With Intel’s first ‘Knights Corner’ products expected to hit the channel in late 2012, NVIDIA’s CTO Steve Scott has taken the opportunity to call Intel out on some of its claims. The biggest one being targeted is that code won’t have to be “ported” to operate on Knights Corner, based on the fact that it has an x86 design. Claims like these have long been bounced around by both parties, and this isn’t the first time we’ve seen one company has publicly doubt the other.
Knights Corner will be the first product to release based on some of Intel’s various projects throughout the years, including Larrabee. While it’d be possible for Intel to release KC as an add-in PCIe card, early samples have been shown in a typical CPU package. If KC and Tesla performed 1:1, NVIDIA would have the clear advantage as it is much more cost-efficient to install 4 – 6 GPUs into a motherboard than it is to install 4 – 6 CPUs.

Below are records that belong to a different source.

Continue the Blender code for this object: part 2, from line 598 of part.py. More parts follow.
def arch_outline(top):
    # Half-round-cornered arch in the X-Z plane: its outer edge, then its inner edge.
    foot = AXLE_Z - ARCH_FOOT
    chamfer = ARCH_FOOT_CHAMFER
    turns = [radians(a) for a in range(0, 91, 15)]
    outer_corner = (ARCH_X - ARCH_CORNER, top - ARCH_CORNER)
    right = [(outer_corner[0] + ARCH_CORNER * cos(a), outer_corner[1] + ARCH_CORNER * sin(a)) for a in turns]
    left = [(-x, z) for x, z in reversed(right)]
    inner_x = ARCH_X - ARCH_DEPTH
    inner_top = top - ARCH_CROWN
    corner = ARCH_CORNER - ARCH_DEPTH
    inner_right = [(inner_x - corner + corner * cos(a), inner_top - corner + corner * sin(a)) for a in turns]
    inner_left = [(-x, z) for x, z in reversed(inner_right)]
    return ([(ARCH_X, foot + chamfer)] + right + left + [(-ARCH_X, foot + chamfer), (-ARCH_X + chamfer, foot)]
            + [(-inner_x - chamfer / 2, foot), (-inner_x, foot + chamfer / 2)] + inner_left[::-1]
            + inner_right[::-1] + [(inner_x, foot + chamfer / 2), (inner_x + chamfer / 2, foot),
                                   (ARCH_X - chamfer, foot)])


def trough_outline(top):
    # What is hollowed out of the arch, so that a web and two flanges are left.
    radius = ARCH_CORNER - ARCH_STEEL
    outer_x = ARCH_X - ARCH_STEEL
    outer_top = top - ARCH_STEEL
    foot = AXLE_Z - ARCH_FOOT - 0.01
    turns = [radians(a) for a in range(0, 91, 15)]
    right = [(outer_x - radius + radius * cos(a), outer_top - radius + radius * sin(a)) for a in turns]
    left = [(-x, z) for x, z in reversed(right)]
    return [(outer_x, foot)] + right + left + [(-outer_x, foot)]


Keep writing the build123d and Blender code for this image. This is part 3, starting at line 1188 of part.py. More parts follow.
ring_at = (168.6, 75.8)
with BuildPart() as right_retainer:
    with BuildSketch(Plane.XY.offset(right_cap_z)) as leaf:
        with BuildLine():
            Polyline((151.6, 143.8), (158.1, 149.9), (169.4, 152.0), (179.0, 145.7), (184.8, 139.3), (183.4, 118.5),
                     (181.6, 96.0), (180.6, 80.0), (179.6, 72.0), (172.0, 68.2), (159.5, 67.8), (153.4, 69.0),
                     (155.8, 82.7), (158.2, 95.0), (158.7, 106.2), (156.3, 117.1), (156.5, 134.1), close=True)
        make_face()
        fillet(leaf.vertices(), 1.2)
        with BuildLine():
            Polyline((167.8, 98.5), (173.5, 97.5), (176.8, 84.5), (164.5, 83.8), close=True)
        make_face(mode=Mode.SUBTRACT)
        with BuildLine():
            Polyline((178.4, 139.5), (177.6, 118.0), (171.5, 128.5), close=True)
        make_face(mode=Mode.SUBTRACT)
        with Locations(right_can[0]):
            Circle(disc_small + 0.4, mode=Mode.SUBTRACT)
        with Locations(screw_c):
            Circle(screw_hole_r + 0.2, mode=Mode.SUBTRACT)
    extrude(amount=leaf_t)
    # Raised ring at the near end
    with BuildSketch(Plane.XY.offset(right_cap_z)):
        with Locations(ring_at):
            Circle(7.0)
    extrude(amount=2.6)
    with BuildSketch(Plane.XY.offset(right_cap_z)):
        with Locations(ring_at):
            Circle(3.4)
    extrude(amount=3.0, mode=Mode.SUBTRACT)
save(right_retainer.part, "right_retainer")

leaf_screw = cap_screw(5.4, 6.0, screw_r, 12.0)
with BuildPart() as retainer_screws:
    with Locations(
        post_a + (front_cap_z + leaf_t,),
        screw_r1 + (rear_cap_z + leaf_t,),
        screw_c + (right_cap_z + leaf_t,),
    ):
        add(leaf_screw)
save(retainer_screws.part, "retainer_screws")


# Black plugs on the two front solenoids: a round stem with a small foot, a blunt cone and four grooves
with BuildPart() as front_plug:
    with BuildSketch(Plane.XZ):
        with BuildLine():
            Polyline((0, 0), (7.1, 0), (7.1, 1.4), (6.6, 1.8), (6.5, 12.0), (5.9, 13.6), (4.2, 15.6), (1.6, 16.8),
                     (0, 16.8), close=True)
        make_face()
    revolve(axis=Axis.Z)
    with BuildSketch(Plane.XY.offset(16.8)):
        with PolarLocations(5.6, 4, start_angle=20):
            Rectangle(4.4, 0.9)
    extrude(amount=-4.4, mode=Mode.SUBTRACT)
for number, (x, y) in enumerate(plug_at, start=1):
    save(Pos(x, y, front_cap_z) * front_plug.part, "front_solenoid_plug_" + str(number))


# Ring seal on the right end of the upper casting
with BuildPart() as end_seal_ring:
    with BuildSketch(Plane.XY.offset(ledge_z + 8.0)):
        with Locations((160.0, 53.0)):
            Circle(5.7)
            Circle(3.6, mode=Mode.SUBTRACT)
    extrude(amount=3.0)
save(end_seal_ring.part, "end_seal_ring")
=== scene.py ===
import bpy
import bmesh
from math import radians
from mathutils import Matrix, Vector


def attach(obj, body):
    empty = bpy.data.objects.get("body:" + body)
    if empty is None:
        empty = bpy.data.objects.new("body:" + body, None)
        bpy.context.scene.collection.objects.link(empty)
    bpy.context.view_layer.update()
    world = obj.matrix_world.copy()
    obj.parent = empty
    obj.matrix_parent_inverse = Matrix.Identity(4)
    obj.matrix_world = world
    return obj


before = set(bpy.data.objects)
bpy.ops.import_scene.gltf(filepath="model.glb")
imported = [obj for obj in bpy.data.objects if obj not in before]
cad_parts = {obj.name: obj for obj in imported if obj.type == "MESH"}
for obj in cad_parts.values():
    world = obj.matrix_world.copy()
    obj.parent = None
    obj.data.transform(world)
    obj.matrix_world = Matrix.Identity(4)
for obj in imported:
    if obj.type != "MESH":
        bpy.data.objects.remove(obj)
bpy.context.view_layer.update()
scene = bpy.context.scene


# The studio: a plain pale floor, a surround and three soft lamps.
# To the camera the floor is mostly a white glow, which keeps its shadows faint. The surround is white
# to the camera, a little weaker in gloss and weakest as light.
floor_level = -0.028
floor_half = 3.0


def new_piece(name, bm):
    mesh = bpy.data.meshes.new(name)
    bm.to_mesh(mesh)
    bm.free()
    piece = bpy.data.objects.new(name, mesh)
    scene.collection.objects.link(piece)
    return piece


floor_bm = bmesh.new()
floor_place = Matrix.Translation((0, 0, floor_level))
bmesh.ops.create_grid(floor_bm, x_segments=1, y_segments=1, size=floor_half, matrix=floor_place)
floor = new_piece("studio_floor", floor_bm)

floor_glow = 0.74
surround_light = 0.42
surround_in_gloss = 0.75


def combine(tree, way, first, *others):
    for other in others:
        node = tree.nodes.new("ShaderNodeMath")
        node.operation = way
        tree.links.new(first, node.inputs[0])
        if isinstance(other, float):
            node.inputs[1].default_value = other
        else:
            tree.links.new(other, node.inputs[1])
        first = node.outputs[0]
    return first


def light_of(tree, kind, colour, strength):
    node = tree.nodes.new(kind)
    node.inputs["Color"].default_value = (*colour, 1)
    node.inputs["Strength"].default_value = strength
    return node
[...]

Steve Scott admits that code may compile just fine for Knights Corner, although he insists that won’t be ideal. Much like code that needs to be “ported” for CUDA, tweaks will need to be made, and further optimizations that are made available by the architecture. Essentially, if you’re simply porting over code, you’re not going to be exploiting all of what’s being offered to you. He goes on to state that based on what he knows about KC, he’s not even confident it’ll perform well even with optimized code:
“The idea of running flat MPI code (one rank per core) on a multi-node MIC system seems quite problematic. Whatever memory sits on the MIC PCIe card will be shared by more than 50 cores, leading to very small memory per core. From what I know of the MPI communication stack, that won’t leave much memory for the actual data – certainly far below the traditional 1-2 GB/core most HPC apps want. And 50+ cores all trying to send messages through the system interconnect NIC seems like a recipe for a network logjam. The other concern is the Amdahl’s Law bottleneck resulting from executing all the per-rank serial code on a lower-performance, Pentium-class scalar core.“
These concerns are valid, but the article assumes that Knights Corner is going to be released as PCIe, when all resources I’ve found point to it being a CPU. As a CPU, it can be built using traditional designs where one large pooled cache is present, and each core has access to its own (possibly also shareable) cache. The real challenge will be achieving cache coherency with all of those cores, an area that NVIDIA is more familiar with than Intel.
It’s a waiting game at this point. We’ll no doubt learn a lot more about Knights Corner at IDF this fall.